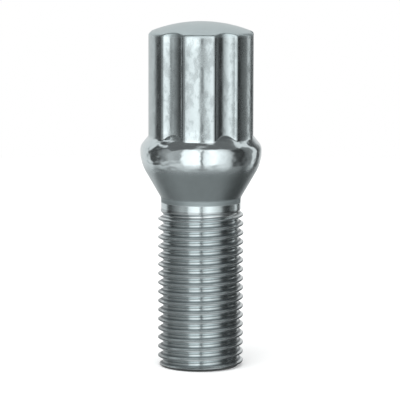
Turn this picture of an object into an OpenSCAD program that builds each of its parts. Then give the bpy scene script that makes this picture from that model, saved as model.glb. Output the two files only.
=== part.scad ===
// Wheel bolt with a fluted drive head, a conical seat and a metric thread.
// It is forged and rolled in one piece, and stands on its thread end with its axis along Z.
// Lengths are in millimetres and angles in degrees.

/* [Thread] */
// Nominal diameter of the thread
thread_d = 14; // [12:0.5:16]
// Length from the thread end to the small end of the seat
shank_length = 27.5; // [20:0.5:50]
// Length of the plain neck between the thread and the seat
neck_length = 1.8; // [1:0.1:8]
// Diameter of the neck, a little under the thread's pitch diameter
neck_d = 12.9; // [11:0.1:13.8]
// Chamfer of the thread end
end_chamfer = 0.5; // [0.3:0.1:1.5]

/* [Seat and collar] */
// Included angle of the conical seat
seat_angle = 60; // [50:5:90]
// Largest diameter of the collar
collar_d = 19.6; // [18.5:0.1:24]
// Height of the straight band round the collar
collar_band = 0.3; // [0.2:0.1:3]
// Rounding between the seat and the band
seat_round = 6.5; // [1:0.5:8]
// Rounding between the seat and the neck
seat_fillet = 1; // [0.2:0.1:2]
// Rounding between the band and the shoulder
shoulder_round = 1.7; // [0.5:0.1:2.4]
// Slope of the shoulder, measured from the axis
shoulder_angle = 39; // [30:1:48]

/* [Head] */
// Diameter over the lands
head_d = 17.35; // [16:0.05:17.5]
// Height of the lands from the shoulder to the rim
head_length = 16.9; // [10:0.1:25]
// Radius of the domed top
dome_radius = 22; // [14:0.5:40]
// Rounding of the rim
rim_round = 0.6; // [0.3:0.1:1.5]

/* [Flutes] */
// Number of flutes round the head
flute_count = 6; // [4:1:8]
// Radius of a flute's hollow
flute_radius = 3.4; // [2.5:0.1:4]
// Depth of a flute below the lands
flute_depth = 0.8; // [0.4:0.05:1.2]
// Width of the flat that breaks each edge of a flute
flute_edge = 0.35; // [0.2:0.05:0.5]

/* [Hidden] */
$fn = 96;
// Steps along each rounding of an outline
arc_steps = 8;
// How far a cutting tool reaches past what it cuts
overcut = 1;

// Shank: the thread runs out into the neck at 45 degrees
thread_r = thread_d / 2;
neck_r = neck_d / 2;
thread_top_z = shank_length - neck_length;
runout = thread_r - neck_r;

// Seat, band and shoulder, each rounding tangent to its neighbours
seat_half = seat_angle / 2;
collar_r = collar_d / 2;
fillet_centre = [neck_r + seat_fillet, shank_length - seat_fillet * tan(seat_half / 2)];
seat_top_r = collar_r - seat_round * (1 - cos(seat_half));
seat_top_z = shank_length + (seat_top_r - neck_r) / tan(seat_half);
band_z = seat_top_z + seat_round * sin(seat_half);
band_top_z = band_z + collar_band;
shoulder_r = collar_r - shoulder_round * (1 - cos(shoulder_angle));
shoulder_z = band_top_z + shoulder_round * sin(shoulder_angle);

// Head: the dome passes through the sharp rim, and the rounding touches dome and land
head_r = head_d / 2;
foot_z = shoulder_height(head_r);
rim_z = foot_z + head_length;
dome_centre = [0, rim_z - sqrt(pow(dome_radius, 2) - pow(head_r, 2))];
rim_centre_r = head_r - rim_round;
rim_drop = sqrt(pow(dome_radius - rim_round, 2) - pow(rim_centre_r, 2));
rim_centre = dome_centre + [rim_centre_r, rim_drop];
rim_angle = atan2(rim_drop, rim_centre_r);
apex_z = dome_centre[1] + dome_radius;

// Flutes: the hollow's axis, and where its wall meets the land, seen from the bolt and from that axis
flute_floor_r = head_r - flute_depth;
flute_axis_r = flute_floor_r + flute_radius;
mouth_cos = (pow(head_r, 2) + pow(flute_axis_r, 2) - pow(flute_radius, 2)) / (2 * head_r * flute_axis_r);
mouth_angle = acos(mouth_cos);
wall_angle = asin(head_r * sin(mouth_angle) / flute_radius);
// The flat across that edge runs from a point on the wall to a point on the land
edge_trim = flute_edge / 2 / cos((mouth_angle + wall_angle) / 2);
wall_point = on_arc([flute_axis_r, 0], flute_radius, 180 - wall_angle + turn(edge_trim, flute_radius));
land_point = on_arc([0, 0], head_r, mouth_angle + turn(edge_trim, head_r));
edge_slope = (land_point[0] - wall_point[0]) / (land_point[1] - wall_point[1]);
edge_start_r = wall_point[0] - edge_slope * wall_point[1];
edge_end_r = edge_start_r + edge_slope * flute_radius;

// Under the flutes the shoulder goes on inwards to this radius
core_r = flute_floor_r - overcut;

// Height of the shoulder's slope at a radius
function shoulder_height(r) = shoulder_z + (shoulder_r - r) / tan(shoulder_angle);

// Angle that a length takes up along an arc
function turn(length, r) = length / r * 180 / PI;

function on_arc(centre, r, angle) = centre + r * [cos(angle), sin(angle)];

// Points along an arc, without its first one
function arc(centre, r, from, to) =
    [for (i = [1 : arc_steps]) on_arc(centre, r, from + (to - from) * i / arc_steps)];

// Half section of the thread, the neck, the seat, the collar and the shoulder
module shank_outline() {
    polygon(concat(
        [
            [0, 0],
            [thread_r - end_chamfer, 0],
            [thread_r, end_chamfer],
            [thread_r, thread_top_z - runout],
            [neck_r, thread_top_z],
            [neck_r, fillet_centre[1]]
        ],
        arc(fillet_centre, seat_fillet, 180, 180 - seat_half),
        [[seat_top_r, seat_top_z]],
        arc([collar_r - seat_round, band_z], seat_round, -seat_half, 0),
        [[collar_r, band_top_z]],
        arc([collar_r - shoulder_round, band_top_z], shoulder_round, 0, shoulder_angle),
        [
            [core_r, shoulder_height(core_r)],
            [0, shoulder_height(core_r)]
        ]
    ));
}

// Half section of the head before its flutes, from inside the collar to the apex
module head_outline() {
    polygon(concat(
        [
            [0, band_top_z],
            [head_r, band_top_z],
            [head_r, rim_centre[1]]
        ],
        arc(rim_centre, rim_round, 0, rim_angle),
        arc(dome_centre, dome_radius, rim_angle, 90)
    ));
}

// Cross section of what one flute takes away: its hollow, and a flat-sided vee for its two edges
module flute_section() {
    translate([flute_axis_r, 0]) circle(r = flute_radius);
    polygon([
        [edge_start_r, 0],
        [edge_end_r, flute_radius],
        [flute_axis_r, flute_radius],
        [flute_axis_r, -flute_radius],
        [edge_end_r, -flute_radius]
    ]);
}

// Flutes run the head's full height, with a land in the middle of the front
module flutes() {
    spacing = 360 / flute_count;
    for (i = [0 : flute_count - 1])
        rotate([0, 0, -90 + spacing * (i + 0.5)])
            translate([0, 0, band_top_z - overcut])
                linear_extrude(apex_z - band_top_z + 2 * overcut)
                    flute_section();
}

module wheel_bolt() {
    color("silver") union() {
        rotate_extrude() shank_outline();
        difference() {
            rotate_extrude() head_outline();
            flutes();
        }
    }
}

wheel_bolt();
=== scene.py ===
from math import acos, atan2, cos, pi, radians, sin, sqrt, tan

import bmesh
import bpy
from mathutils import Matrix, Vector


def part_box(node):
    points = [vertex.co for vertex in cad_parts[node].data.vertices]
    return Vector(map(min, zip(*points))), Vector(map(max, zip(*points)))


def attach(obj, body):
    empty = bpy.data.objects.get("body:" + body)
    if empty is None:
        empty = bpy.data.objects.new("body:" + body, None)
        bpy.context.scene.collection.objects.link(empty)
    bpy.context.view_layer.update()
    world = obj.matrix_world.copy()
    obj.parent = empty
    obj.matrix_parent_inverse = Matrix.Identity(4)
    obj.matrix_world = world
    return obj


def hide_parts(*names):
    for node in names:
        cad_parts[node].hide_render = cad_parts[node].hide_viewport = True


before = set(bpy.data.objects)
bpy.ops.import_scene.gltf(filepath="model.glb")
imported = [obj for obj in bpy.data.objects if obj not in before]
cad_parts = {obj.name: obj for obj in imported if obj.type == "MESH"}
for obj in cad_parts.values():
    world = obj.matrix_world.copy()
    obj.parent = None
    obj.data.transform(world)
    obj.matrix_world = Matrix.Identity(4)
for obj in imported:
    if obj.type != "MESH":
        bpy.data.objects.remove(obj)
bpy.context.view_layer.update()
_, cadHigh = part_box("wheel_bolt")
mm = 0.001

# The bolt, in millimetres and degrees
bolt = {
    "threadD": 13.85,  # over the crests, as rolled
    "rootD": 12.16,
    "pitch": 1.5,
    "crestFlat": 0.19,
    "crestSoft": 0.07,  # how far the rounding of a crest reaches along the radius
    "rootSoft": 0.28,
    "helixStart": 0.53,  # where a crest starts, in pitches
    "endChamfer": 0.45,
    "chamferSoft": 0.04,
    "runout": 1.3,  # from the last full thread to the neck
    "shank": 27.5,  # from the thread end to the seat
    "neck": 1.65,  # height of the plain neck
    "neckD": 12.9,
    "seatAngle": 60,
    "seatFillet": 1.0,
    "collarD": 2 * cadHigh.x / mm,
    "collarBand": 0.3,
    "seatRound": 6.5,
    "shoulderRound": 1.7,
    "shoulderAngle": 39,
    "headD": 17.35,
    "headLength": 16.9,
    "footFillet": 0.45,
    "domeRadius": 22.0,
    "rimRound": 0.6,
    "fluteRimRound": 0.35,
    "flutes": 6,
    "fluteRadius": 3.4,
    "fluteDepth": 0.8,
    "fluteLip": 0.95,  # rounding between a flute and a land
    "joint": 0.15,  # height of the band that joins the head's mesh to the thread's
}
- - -
*Exercise aim*: Reproduce, without alteration, solely the lines beginning at the line that includes "rotate_extrude() shank_outline();" and ending at the line that includes "for node in", both lines included.

*Problem solution*:
        rotate_extrude() shank_outline();
        difference() {
            rotate_extrude() head_outline();
            flutes();
        }
    }
}

wheel_bolt();
=== scene.py ===
from math import acos, atan2, cos, pi, radians, sin, sqrt, tan

import bmesh
import bpy
from mathutils import Matrix, Vector


def part_box(node):
    points = [vertex.co for vertex in cad_parts[node].data.vertices]
    return Vector(map(min, zip(*points))), Vector(map(max, zip(*points)))


def attach(obj, body):
    empty = bpy.data.objects.get("body:" + body)
    if empty is None:
        empty = bpy.data.objects.new("body:" + body, None)
        bpy.context.scene.collection.objects.link(empty)
    bpy.context.view_layer.update()
    world = obj.matrix_world.copy()
    obj.parent = empty
    obj.matrix_parent_inverse = Matrix.Identity(4)
    obj.matrix_world = world
    return obj


def hide_parts(*names):
    for node in names:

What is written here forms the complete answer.